If an object be projected through a lens as, for instance, the arrow at the right of Figure 88, it will appear upon a screen placed on the opposite side, but will be inverted. The reason for this is that the rays of light striking the lens from the top of the arrow will be refracted as shown, cross the focal point _F_, and meet those which come from the same point and pass through the center of the lens in a straight line; and thus the image of the arrow head will appear at the bottom; in a similar manner the image of the tail of the arrow will appear at the top. The flatter the lens, the farther away will be the point at which the image is formed.

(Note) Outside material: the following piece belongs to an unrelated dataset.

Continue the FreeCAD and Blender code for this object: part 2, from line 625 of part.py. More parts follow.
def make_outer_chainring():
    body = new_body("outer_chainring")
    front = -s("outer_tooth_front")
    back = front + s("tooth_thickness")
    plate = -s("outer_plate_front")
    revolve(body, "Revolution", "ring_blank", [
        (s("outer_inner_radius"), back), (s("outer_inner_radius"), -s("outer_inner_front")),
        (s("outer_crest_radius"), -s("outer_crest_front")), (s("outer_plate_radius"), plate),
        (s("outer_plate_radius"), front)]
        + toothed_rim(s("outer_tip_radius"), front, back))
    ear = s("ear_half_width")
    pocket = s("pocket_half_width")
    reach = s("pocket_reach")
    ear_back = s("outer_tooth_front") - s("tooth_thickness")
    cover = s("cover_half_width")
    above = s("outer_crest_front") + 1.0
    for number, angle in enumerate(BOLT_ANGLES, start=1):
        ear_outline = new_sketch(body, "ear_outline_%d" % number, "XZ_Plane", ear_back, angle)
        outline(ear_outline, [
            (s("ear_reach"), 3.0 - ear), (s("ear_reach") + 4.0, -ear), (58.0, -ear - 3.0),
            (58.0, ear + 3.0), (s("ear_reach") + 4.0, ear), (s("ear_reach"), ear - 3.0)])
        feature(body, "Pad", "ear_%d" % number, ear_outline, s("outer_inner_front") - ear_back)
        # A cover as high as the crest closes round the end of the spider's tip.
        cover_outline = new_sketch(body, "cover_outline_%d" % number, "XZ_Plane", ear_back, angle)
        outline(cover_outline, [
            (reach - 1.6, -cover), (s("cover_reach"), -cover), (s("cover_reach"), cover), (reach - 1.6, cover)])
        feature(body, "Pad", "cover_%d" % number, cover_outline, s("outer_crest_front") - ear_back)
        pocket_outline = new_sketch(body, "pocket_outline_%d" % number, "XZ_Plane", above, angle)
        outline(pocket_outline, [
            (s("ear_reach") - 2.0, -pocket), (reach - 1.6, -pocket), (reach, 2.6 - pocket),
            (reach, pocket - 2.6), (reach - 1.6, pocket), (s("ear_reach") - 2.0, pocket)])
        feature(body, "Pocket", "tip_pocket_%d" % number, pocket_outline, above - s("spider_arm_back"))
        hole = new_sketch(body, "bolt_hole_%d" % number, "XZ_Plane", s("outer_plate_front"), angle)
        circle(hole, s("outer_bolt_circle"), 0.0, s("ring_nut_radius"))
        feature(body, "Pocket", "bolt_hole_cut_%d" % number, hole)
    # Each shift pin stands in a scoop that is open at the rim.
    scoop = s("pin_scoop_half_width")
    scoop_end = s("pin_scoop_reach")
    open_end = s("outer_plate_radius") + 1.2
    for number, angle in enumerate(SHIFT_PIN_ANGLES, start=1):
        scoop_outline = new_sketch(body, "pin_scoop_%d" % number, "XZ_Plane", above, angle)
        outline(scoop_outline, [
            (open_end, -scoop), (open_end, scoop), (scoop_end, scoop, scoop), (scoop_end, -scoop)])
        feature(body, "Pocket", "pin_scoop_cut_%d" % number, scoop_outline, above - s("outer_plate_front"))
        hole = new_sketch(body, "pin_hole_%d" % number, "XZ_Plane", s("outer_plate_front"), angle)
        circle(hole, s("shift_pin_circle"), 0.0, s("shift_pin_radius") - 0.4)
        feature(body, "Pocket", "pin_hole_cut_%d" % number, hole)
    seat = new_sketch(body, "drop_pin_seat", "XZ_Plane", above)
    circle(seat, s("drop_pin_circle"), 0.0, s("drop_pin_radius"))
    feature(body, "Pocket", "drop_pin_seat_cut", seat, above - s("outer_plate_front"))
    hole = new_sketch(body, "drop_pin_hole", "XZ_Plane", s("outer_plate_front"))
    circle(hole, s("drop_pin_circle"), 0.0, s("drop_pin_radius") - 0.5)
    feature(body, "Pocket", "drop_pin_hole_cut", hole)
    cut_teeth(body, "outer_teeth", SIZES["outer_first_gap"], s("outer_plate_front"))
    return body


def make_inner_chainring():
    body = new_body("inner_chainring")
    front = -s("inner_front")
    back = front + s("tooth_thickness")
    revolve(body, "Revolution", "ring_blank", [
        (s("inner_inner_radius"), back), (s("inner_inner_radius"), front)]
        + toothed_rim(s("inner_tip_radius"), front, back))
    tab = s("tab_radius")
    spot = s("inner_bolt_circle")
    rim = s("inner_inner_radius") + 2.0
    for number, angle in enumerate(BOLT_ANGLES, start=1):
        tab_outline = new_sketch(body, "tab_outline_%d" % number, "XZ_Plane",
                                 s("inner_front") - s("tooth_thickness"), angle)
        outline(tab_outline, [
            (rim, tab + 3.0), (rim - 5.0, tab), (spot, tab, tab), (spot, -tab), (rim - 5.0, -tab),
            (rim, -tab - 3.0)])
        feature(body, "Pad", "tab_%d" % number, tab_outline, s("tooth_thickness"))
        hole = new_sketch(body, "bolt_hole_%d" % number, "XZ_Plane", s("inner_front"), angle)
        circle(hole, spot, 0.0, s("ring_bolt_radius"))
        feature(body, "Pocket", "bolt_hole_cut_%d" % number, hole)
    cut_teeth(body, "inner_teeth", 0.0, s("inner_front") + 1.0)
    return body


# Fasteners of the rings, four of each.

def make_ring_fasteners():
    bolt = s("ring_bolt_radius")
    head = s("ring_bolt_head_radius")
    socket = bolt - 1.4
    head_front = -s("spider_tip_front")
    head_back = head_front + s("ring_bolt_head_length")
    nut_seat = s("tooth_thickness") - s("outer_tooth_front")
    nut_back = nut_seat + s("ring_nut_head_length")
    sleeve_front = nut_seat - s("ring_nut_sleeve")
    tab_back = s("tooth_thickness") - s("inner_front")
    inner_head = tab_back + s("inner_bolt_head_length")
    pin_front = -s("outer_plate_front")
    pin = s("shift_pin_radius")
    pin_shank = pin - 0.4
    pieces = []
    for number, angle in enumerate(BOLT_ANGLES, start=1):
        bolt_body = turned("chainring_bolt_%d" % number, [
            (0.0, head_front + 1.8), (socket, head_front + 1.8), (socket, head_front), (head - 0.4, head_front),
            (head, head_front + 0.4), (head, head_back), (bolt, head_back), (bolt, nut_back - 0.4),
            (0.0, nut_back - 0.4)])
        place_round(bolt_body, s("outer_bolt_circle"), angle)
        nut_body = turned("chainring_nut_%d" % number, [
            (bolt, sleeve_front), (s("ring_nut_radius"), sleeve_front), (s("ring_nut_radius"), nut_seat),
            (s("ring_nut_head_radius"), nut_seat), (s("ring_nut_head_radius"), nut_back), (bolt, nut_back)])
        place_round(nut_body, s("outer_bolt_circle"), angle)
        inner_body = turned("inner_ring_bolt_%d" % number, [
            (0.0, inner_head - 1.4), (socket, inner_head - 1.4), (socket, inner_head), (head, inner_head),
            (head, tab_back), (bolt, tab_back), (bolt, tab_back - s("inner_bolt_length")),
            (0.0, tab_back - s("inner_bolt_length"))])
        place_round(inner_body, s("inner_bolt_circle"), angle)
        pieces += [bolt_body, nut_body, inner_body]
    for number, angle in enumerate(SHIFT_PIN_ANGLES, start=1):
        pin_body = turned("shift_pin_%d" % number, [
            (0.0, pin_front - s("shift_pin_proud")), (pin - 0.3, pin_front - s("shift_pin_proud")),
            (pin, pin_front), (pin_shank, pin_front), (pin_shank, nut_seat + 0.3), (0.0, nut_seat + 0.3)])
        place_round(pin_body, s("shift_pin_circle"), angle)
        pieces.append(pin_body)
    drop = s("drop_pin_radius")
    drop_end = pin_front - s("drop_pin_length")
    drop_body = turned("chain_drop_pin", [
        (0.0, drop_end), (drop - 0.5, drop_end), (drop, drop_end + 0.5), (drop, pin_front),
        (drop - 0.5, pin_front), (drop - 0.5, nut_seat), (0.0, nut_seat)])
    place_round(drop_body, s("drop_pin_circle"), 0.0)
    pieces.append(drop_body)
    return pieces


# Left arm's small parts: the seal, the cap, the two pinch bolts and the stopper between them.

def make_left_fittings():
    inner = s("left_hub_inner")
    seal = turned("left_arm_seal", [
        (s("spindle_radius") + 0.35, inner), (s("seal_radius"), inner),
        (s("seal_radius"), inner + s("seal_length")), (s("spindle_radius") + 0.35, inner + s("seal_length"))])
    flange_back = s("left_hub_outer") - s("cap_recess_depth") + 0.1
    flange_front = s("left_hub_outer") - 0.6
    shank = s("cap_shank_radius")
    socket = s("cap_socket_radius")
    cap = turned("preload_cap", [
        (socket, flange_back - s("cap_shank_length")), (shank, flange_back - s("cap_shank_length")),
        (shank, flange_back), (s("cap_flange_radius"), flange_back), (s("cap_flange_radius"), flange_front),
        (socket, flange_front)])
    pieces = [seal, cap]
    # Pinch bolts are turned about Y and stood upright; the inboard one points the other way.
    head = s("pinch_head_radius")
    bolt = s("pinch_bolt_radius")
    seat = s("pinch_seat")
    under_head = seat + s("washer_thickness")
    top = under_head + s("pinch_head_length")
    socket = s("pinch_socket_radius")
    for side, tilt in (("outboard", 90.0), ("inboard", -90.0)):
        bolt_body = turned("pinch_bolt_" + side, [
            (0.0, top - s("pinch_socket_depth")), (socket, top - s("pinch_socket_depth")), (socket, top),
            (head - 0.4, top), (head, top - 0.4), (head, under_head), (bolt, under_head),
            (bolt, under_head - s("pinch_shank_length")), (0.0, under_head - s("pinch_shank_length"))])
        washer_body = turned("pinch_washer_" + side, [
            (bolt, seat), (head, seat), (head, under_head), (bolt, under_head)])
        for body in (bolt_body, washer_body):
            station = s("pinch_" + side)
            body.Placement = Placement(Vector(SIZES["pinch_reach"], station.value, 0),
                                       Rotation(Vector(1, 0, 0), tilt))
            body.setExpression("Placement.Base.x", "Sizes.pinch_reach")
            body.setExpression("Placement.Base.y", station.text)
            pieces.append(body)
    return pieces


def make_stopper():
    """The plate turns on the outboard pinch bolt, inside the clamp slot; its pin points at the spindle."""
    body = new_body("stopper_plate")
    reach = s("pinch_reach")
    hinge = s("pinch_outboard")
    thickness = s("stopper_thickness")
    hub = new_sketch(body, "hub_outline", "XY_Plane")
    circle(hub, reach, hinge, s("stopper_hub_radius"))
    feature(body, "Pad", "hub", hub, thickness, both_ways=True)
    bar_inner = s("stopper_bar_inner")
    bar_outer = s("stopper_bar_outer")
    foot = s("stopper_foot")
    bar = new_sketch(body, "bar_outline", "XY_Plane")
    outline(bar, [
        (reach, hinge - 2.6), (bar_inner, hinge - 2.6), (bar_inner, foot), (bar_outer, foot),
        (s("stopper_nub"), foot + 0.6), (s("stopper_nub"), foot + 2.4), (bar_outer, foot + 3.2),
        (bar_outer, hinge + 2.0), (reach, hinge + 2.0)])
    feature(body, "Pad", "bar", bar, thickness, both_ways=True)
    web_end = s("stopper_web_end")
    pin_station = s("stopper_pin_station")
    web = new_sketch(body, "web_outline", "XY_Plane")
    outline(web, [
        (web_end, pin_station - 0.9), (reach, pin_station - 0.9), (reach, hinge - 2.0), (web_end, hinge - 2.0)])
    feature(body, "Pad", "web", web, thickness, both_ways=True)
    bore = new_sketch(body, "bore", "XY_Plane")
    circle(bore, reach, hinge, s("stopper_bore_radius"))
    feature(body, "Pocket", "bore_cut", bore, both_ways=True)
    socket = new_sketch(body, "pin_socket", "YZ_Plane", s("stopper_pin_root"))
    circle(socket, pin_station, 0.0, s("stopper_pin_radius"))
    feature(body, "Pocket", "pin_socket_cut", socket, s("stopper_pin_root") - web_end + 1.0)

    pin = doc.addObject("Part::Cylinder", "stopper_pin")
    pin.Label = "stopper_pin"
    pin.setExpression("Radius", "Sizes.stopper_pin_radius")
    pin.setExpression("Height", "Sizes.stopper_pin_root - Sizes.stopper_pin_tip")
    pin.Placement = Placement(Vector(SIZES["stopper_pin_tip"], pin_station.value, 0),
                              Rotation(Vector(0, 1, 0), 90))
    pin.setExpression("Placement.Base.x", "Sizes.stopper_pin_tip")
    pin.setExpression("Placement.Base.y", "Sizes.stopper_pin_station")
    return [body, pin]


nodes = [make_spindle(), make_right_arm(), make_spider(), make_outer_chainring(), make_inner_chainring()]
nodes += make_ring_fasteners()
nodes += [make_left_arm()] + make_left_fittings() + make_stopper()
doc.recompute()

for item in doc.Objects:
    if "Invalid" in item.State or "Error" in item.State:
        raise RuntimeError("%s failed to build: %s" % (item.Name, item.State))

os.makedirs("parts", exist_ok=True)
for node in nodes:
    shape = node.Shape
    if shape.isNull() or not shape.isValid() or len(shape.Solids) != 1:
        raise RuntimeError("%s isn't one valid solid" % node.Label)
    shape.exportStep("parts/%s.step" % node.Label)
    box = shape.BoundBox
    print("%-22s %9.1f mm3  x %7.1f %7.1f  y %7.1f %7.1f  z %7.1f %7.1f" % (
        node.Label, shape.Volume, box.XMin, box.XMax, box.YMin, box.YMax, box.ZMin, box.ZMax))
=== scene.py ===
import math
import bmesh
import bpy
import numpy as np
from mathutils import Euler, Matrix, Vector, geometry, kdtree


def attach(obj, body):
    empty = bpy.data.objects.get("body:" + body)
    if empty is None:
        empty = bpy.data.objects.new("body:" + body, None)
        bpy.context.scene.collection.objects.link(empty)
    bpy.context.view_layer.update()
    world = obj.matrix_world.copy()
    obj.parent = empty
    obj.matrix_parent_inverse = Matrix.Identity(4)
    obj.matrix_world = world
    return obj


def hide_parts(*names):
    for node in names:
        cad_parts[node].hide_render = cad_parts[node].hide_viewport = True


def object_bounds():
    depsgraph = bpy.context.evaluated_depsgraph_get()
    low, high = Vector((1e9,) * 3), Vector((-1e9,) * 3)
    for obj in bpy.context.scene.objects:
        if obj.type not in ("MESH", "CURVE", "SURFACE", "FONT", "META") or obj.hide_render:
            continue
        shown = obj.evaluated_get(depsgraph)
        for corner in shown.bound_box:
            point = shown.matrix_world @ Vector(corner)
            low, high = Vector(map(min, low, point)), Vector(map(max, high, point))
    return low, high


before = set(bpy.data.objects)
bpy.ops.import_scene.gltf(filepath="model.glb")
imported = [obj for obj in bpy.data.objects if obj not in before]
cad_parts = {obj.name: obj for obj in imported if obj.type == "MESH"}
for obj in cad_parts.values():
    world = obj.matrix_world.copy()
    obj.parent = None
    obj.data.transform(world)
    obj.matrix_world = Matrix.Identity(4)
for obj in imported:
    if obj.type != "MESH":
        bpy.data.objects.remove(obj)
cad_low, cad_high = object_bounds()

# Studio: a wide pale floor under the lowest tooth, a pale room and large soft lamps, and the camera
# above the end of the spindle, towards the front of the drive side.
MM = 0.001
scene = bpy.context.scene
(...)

If such a lens be placed over an object, the light will come to the eye as shown in Figure 89. The solid lines show the rays by which the eye receives the light and the broken lines show the direction from which it appears to come. Thus we see the object much enlarged. A lens used in this manner is spoken of as a _reading glass_, and the greater the curvature, the greater its magnifying power.
In Figure 90 is illustrated a double concave lens. Parallel rays entering this lens are scattered by it, as shown. Therefore, if such a lens be placed over an object, the light from the extremity of the object will come to the eye as indicated in Figure 91, but will give the appearance of coming along the lines _H_ and _I_. Thus the object will be seen much reduced in size. Such lenses are sometimes used by artists to bring landscapes to a reduced size so that they may be viewed as a whole more easily.
The general forms of lenses are shown in Figure 92,
(_a_) Is a plano-convex lens (_b_) Is a double convex lens (_c_) Is a convexo-concave lens, or convex meniscus (_d_) Is a plano-concave lens (_e_) Is a double concave lens (_f_) Is a concavo-convex lens, or concave meniscus.